> [AIM OF THE EXERCISE]
Word for word, restate the lines from the start of the data below through the line containing "return (a_out *".

> [INFORMATION SHOWN]
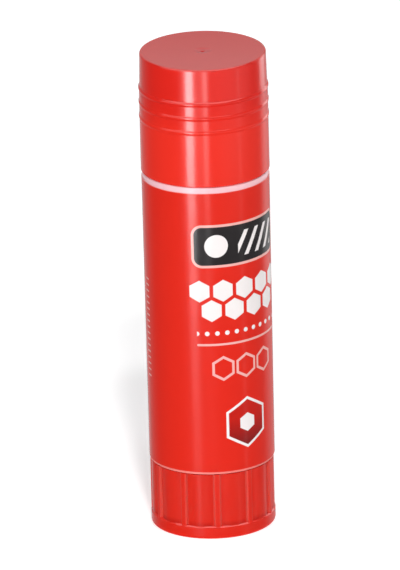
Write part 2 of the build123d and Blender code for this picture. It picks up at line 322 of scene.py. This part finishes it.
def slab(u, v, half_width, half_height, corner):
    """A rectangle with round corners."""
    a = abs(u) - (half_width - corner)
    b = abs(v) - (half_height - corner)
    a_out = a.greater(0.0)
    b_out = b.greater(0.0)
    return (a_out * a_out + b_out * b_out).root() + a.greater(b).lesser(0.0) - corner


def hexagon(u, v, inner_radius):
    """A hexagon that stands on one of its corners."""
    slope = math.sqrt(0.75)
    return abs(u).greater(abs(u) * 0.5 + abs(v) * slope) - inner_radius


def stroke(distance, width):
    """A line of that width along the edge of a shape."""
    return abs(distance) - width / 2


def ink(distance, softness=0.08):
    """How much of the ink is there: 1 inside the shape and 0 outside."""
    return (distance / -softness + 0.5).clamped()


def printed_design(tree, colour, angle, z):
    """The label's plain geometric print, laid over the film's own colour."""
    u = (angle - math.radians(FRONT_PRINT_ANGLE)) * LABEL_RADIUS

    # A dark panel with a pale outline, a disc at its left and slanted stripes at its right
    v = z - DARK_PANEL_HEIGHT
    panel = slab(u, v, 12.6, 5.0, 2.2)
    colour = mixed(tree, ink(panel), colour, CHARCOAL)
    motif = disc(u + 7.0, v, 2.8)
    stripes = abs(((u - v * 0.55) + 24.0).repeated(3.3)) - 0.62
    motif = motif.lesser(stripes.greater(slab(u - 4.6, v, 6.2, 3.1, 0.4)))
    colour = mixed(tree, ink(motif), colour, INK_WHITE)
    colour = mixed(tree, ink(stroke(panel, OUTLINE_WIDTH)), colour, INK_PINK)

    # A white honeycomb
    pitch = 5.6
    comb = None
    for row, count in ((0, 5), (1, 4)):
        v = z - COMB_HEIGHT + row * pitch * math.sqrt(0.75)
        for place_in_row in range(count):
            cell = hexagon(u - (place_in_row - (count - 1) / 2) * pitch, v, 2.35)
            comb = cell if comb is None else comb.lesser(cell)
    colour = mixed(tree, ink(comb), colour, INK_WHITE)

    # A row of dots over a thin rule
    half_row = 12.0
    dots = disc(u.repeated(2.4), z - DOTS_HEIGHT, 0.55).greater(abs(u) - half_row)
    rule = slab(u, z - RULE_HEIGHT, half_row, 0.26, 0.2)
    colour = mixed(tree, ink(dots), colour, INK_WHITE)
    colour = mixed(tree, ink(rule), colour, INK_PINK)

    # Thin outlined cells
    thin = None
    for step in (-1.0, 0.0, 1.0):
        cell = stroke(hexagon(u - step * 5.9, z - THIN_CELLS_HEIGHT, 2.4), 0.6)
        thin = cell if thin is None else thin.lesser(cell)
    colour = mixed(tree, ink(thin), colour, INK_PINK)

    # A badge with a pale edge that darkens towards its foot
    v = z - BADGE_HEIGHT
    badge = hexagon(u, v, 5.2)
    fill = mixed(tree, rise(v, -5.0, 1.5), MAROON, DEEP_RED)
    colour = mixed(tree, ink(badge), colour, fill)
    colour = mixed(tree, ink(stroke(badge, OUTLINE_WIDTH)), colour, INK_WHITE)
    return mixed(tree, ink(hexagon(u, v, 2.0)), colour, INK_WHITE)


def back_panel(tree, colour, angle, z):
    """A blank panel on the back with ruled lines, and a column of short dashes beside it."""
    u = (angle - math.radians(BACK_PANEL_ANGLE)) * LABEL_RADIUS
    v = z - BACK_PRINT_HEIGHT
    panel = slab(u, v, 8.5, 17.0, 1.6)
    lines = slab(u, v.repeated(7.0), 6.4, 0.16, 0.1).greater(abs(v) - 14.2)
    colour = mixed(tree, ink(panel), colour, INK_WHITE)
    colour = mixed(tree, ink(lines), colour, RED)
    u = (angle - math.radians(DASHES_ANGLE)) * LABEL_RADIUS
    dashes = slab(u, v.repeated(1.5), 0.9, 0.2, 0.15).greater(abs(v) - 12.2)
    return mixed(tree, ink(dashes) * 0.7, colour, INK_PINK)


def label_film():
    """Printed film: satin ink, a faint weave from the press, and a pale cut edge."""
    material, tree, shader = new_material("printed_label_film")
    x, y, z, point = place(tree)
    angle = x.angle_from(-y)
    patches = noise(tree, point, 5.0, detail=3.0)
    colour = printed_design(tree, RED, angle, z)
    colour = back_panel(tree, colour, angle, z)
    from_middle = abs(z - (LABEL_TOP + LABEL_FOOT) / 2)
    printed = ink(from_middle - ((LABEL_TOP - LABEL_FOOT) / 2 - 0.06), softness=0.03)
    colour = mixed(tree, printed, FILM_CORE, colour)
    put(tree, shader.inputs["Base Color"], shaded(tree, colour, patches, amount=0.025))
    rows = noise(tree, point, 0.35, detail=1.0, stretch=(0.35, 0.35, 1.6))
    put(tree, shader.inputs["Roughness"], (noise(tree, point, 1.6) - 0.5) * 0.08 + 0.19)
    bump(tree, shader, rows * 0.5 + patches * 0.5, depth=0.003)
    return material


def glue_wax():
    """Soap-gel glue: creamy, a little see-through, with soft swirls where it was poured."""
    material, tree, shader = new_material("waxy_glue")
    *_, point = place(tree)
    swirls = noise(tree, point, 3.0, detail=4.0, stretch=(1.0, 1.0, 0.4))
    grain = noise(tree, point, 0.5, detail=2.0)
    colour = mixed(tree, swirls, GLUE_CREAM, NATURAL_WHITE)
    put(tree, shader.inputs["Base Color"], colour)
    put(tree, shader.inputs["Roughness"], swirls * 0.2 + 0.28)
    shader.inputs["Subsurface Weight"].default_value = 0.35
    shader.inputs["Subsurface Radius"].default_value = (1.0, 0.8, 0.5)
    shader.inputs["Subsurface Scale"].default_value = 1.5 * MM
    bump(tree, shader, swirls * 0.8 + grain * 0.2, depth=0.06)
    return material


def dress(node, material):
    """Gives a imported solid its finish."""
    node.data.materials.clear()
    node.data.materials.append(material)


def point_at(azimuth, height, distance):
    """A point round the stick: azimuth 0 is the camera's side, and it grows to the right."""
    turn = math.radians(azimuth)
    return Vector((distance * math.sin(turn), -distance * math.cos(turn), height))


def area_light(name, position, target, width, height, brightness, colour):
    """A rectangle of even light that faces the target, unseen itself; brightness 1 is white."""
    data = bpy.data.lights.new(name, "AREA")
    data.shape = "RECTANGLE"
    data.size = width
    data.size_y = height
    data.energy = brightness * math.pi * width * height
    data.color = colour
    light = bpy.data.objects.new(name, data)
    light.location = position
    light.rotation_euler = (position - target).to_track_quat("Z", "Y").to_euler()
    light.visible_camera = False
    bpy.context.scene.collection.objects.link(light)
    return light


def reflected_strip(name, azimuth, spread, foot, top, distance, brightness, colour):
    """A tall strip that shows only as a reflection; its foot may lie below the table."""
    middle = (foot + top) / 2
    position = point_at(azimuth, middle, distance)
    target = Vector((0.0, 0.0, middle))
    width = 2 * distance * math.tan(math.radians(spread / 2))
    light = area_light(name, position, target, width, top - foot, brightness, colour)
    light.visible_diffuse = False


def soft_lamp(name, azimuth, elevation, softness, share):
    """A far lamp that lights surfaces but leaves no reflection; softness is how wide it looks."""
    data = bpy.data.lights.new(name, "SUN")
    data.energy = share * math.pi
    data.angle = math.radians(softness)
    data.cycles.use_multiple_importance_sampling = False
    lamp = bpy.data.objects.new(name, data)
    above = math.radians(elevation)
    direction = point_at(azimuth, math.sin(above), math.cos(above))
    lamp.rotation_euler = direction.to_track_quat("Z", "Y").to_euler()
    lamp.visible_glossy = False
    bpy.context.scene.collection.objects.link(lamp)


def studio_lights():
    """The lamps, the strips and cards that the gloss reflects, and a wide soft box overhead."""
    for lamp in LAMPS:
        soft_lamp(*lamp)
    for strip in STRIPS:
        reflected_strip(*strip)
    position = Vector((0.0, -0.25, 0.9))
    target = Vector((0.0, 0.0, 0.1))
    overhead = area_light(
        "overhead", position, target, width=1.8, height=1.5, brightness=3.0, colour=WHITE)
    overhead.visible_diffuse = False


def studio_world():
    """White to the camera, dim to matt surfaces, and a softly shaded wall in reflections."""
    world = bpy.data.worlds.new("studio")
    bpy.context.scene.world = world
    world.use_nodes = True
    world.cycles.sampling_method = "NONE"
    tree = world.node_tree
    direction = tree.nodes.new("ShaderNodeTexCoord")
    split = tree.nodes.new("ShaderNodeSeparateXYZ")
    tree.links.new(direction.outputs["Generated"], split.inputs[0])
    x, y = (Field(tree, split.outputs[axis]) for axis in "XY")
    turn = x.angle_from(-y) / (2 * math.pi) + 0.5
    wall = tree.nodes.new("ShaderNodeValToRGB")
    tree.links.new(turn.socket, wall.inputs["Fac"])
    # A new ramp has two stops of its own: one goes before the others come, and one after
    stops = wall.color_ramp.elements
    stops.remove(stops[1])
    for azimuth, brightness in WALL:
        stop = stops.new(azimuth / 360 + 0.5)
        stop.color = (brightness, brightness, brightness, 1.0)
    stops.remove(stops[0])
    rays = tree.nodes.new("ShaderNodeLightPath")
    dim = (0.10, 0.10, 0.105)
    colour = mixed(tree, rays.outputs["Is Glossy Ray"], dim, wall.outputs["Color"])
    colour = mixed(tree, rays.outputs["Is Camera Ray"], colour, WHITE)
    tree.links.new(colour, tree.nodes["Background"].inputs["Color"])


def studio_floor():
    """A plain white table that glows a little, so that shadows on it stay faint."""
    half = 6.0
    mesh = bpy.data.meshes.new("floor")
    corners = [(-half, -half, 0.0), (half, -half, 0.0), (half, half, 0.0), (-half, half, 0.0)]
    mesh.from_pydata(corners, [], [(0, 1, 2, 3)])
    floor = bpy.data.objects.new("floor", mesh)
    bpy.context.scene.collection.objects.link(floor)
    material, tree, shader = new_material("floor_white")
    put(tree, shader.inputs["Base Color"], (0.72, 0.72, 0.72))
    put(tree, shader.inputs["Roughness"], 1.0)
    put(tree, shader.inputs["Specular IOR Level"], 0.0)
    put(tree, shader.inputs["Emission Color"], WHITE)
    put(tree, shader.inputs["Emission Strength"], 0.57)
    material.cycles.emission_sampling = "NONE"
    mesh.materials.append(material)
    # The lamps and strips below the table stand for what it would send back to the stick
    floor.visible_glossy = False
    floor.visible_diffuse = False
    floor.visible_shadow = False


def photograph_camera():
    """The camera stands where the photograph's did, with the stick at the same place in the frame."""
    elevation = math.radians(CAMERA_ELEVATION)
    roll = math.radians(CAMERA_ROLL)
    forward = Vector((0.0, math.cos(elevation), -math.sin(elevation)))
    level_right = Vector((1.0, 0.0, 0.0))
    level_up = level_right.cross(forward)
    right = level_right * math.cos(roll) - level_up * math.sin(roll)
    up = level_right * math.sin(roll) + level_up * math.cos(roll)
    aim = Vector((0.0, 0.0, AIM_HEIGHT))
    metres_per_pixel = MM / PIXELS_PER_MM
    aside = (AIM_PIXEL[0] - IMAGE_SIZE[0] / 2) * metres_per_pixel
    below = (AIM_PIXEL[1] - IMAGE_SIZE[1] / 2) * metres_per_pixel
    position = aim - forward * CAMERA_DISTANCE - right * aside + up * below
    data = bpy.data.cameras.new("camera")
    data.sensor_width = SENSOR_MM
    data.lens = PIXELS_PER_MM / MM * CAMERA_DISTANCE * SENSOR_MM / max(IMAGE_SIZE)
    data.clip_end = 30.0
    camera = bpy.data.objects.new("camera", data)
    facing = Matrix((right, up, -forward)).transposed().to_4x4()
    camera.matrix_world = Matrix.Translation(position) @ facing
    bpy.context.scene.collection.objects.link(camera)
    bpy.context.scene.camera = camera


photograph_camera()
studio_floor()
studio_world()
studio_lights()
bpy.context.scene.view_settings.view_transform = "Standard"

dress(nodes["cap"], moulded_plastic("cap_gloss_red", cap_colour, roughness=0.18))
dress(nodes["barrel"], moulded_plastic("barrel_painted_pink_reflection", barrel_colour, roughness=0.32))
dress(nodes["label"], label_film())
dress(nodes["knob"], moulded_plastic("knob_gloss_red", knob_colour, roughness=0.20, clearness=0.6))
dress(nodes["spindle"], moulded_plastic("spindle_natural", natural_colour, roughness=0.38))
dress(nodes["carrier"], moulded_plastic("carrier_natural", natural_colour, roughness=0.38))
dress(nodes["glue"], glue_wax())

> [REPLY]
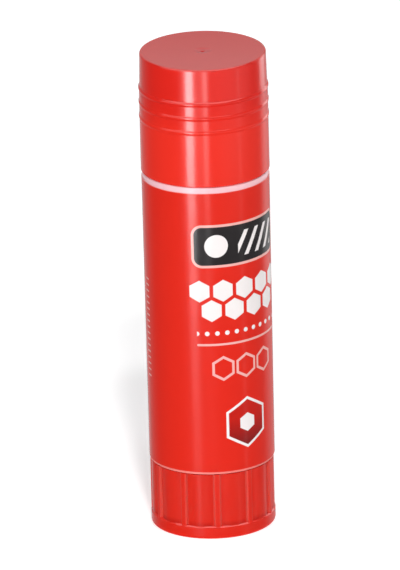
Write part 2 of the build123d and Blender code for this picture. It picks up at line 322 of scene.py. This part finishes it.
def slab(u, v, half_width, half_height, corner):
    """A rectangle with round corners."""
    a = abs(u) - (half_width - corner)
    b = abs(v) - (half_height - corner)
    a_out = a.greater(0.0)
    b_out = b.greater(0.0)
    return (a_out * a_out + b_out * b_out).root() + a.greater(b).lesser(0.0) - corner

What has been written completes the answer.